Not the end of the road
Notwithstanding the allegations of a predetermined outcome and unfair bias by the EPA, the Pebble Partnership believes it can get beyond the CWA 404(c) process and into permitting.
"We remain confident in our project and our position. We will continue to state our case with the EPA as we work through their process, said Pebble CEO Collier.
For its part, the EPA has left the door for permitting Pebble slightly ajar - informing journalists that the CWA Section 404(c) review, which involves four steps and typically takes about a year to complete, could be cut short if the Pebble Partnership and state convinces the environmental agency that the enormous copper project should be allowed to enter permitting.
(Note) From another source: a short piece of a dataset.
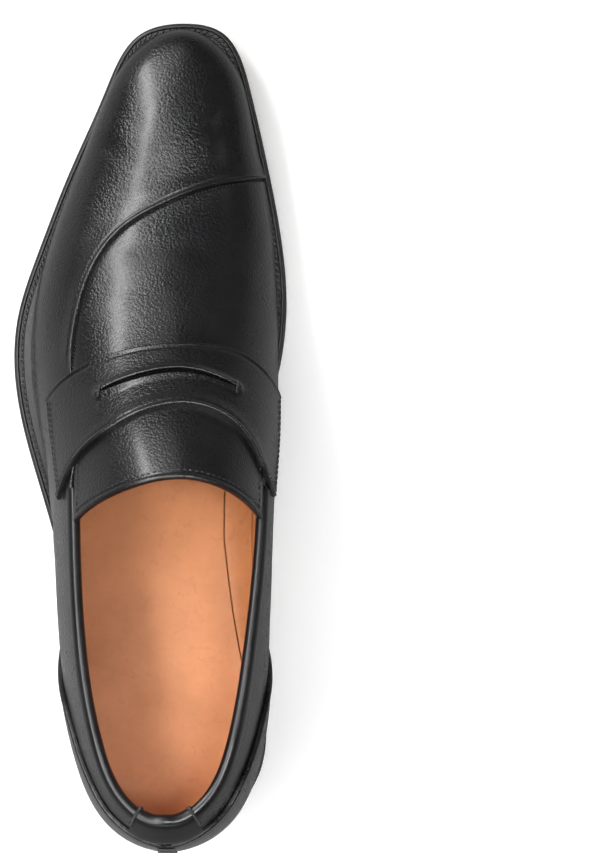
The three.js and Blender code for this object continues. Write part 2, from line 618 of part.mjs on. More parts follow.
add('welt', welt, blackEdge);
add('heel_rand', rand, blackEdge);
add('welt_stitch', thread, threadBlack);
add('outsole', outsole, bottomTan);
lifts.forEach((lift, i) => add(`heel_lift_${i + 1}`, lift, blackEdge));
add('heel_top_piece', topPiece, rubberBlack);
heelNails.forEach(([x, y], i) => {
  add(`heel_nail_${i + 1}`, post(x, y, NAIL_R, LIFT_BOTTOM + 0.2, NAIL_TOP), steel);
});
topNails.forEach(([x, y], i) => {
  add(`top_piece_nail_${i + 1}`, post(x, y, NAIL_R, 0.2, LIFT_BOTTOM + 1.5), brass);
});

const box = new THREE.Box3().setFromObject(shoe);
shoe.position.set(-(box.min.x + box.max.x) / 2, -(box.min.y + box.max.y) / 2, -box.min.z);

export default shoe;
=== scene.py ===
"""Penny loafer in black leather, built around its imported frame.

Shapes are worked out in millimetres in the shoemaker's own frame (y = 0 at the back of the heel,
y = 300 at the tip of the sole, x to the inner side of the foot, z = 0 on the floor). place() turns
them into metres in the frame's coordinates.
"""
import math

import bmesh
import bpy
import numpy as np
from bpy.props import FloatProperty, FloatVectorProperty, PointerProperty
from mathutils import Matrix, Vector, kdtree


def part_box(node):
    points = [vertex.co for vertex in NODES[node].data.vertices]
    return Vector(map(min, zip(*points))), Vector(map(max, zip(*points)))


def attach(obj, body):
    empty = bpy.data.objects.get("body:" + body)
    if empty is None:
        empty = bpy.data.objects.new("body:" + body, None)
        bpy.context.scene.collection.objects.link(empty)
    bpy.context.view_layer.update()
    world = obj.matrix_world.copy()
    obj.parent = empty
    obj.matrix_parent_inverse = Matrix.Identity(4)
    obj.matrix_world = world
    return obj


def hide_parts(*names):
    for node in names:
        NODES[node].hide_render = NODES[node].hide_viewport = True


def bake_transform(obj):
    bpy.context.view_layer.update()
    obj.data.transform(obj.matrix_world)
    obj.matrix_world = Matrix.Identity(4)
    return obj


bl_info = {
    "name": "Penny Loafer",
    "version": (1, 0, 0),
    "blender": (4, 5, 0),
    "location": "View3D > Sidebar > Loafer",
    "description": "Builds a black leather penny loafer piece by piece",
    "category": "Add Mesh",
}

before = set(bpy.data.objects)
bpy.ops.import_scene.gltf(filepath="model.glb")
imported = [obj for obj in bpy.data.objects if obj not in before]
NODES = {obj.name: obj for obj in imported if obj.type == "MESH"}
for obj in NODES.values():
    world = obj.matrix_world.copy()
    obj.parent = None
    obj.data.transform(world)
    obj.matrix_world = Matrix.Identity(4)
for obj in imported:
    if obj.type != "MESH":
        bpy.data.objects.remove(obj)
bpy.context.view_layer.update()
SHOE = "shoe"

# ---- the last -----------------------------------------------------------------------------------
# Widest outline of the last: x, y, undercut down to the sole, roundness of the section over it.
LAST_OUTLINE = np.array([
    (0, 3.5, 3.5, 2.2), (-17.5, 9.5, 4.6, 2.1), (-30.5, 33, 6.0, 1.95), (-37.2, 62, 6.4, 1.85),
    (-40.5, 97, 5.8, 1.95), (-44.0, 135, 2.2, 2.25), (-49.4, 170, 1.0, 2.35), (-47.3, 200, 0.8, 2.35),
    (-36.1, 235, 0.5, 2.35), (-23.2, 267, 0.3, 2.5), (-12.6, 285.5, 0.1, 2.7), (5, 293.5, 0, 2.7),
    (19, 283.5, 0.1, 2.7), (26.2, 262, 0.4, 2.5), (32.8, 230, 0.8, 2.3), (35.0, 200, 1.4, 2.3),
    (34.0, 165, 4.5, 2.3), (33.0, 125, 9.0, 2.25), (33.0, 92, 8.0, 1.95), (32.9, 60, 5.6, 1.85),
    (29.5, 32, 5.4, 1.95), (17.5, 9.5, 4.4, 2.1)], float)
# Ridge of the last: y, x, z.
LAST_RIDGE = np.array([
    (0, 0, 94), (40, 0, 99), (70, 1, 103), (100, 3, 102.5), (125, 4, 94.2), (150, 4, 78.9),
    (175, 2, 59.7), (205, -2, 44.2), (232, -1, 36.7), (262, 2, 33.5), (294, 5, 30.9)], float)
# Top face of the welt: y, z.
WELT_LINE = np.array([
    (0, 25.6), (35, 25.3), (70, 24.3), (100, 20.2), (135, 13.6), (165, 9.8), (200, 8.56),
    (235, 10.2), (268, 13.1), (300, 16.8)], float)
# Outline of the sole: x, y.
SOLE_OUTLINE = np.array([
    (0, 0), (-14.5, 3.3), (-25.8, 13), (-32.7, 25), (-35.6, 45), (-36.6, 70), (-40.8, 100),
    (-50, 132), (-58, 164), (-58, 190), (-50, 216), (-38.5, 245), (-25, 275), (-12, 296),
    (4, 300), (18, 297), (29, 275), (35.8, 245), (40.9, 216), (42.2, 196), (39.5, 172),
    (31.5, 140), (29.5, 110), (32, 75), (34.8, 45), (32.7, 25), (25.8, 13), (14.5, 3.3)], float)
UNDERCUT_HIGH = 26.0
# How finely outlines, seams and edges are sampled: points round, turns, points along, millimetres.
OUTLINE_STEPS = 6000
TURN_STEPS = 301
SEAM_STEPS = 1200
EDGE_STEP = 0.12
TOE_CAP = (45.0, 3.0)
HEEL_CAP = (40.0, 3.6)

# Layers, as distances off the last.
LINING = (0.0, 1.0)
UPPER = (2.3, 3.7)
OVERLAY = (3.95, 5.25)
TONGUE_TOP = (2.3, 3.9)
TONGUE_BACKING = (1.05, 2.25)
BACK_STRIP = (5.65, 6.4)
BACK_STRIP_HALF = 3.2
BACK_STRIP_FROM = 27.0
BACK_STRIP_HIGH = 44.0
STRAP_MIDDLE = 4.6
# How far off the last the middle of each thread lies.
STRAP_THREAD = 5.62
TONGUE_THREAD = 4.0
SEAM_THREAD = 3.6
TACK_THREAD = 6.45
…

"Based on the input EPA receives during any of these steps, including information received during step one, the agency could decide that further review under section 404(c) is no longer necessary," McLerran explains.
"It is a significant decision to launch this process but it is not the end of the road," EPA Administrator McCarthy added.
Northern Dynasty hopes the road leads through a permitting process that allows the company to make a case for a world-class Pebble copper mine that safeguards the integrity of the Bristol Bay salmon fishery.
"The U.S. and Alaska have among the most stringent environmental laws for the protection of fish and water in the world, and the Environmental Impact Statement process under NEPA is the gold standard for ensuring that major project developments receive comprehensive, transparent and science-based assessment," Northern Dynasty President and CEO Ron Thiessen added.
"Given that, along with the global significance of the Pebble deposit and the inherent, well-documented limitations of the Bristol Bay Assessment study, including those acknowledged by EPA itself, we continue to have every confidence that final decisions about Pebble will be made in the future following a comprehensive NEPA/EIS permitting process."